“The first thing to happen is that all of the couples start fighting. It was amazing to watch, like a ripple across the crowd of couples finding some reason to blame each other, or to get impatient about something unrelated ("stop breathing so loud!").”
- Amit Patel
from Bookmarklet
Great story. I love the human mapreduce she ran to group the passengers by locale. She demonstrates that it's sometimes worth a high startup cost (the coffees) if it reduces overall execution time. (BTW, I'm surprised the passengers were willing to accept Starbucks from a stranger, given the swine flu hysteria).
- Doug Beeferman
For those who are wondering, yes, Catspaw is this smart at work too. :-) It got me thinking -- wouldn't all rebooking go faster if it were batched in that way?
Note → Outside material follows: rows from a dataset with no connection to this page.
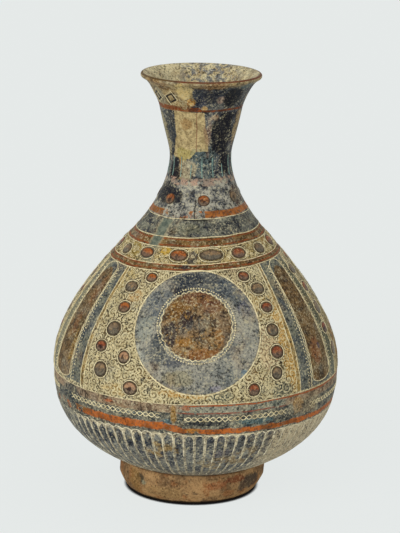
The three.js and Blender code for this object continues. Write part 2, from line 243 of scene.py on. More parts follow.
MOUTH_PATCHES = (
    (-45, 297, 10, 2.2, (170, 134, 86), 0.8), (-39, 293.2, 9, 1.3, (112, 78, 34), 0.8),
    (-19, 292, 6.5, 6, (212, 186, 124), 0.95), (-58, 286, 5, 7, (142, 134, 108), 0.7),
    (14, 296.5, 12, 2.2, (152, 118, 80), 0.85), (25.6, 286, 3.4, 2.6, (178, 150, 132), 0.85),
    (5, 279.6, 1.8, 1.6, (184, 146, 88), 0.9), (42, 287, 9, 7, (20, 23, 32), 0.85),
    (54, 295, 6, 2.6, (88, 102, 98), 0.8), (0, 285.5, 4, 4, (50, 52, 78), 0.5),
    (-12.7, 284.4, 2.8, 2.4, (204, 162, 88), 0.95), (100, 286, 14, 7, (158, 134, 94), 0.7),
    (-120, 290, 18, 4, (150, 128, 88), 0.6),
)
MOUTH_DARKS = (
    (42, 287, 8, 6, (18, 20, 28), 0.75), (-3, 288, 6, 5, (34, 38, 46), 0.5),
    (14, 288, 7, 4.5, (30, 32, 42), 0.5),
)
FILL_PATCHES = (
    (12, 262, 3, 10, (150, 120, 92), 0.7), (-30, 246, 8, 4, (172, 158, 92), 0.7),
    (-22, 268, 5, 4, (160, 122, 72), 0.6), (-3, 247, 6, 3, (150, 150, 116), 0.5),
)


# Geometry of the wall


def leaning(degrees):
    angle = math.radians(degrees)
    return np.array((math.sin(angle), math.cos(angle)))


def outline():
    """Points of the outside and of the inside, going up."""
    outside, inside = [], []
    for start, end in zip(KNOTS, KNOTS[1:]):
        first, last = (np.array((knot.radius, knot.height)) for knot in (start, end))
        leave = first + leaning(start.lean) * start.leave
        arrive = last - leaning(end.lean) * end.arrive
        for t in np.arange(CURVE_STEPS + 1) / CURVE_STEPS:
            s = 1 - t
            place = s**3 * first + 3 * s * s * t * leave + 3 * s * t * t * arrive + t**3 * last
            along = s * s * (leave - first) + 2 * s * t * (arrive - leave) + t * t * (last - arrive)
            along /= np.hypot(*along)
            wall = start.wall + (end.wall - start.wall) * t
            outside.append(place)
            inside.append(place + wall * np.array((-along[1], along[0])))
    return np.array(outside), np.array(inside)


OUTSIDE, INSIDE = outline()


def outer_radius(height):
    return float(np.interp(height, OUTSIDE[:, 1], OUTSIDE[:, 0]))


def inner_radius(height):
    return float(np.interp(height, INSIDE[:, 1], INSIDE[:, 0]))


def drift(height):
    return float(np.interp(height, DRIFT_HEIGHTS, DRIFTS))


def climb(height):
    rising = np.interp(height, (CLIMB_LOW, CLIMB_PEAK), (CLIMB_START, CLIMB_MOST))
    return float(rising - np.interp(height, (CLIMB_PEAK, OVERALL_HEIGHT), (0, CLIMB_MOST)))


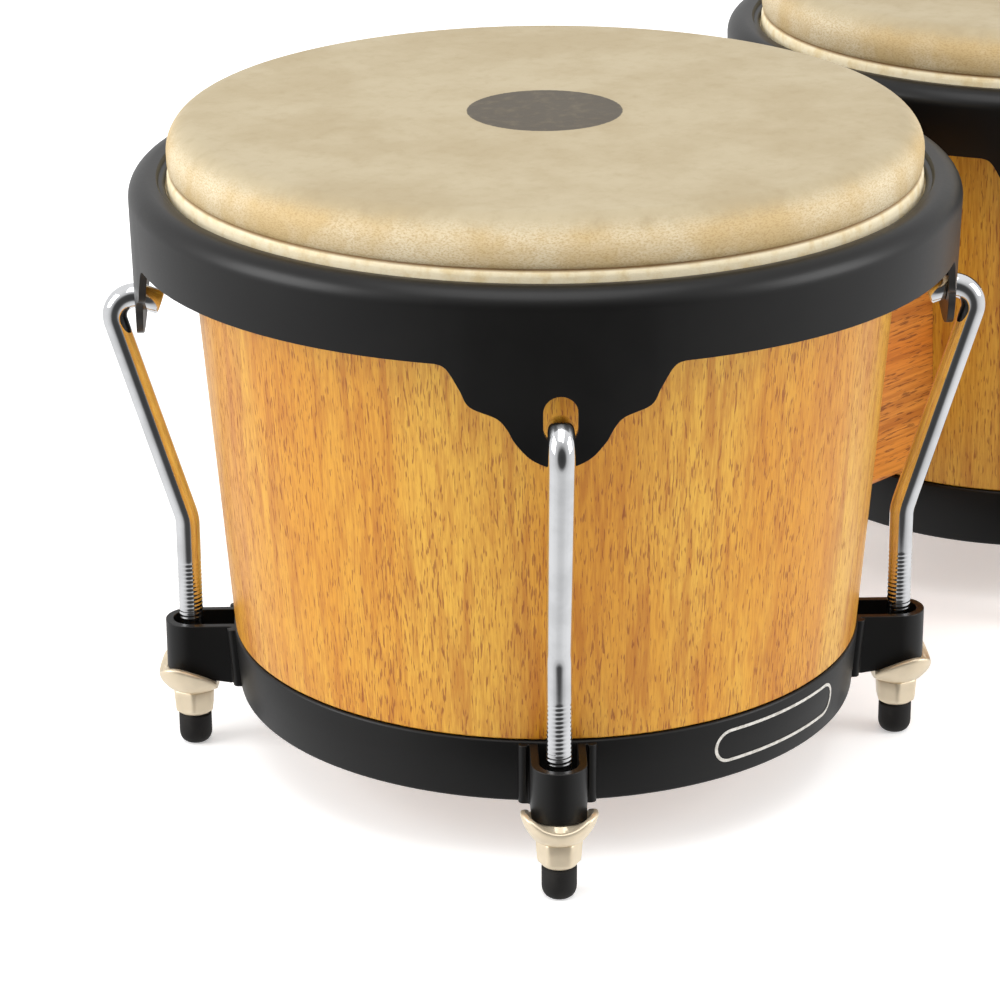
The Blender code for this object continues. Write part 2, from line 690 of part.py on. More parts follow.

That is, if people were called up 5 or 10 at a time by destination? And if so, why don't the airlines do it?
- Daniel Dulitz
Thing is, I don't think she actually saved that much time. In a situation like that, ticket agents (once they show up) can rebook people very quickly -- they have the defaults already set up -- and they already have to identify each passenger individually and print them a ticket, so having them sorted by destination is a small win at best. What she mainly accomplished was crowd pacification, which is important, and definitely something the airlines could do much better -- but it's hard to do anything when you're in a situation where the main problem is that you don't actually have any people on site.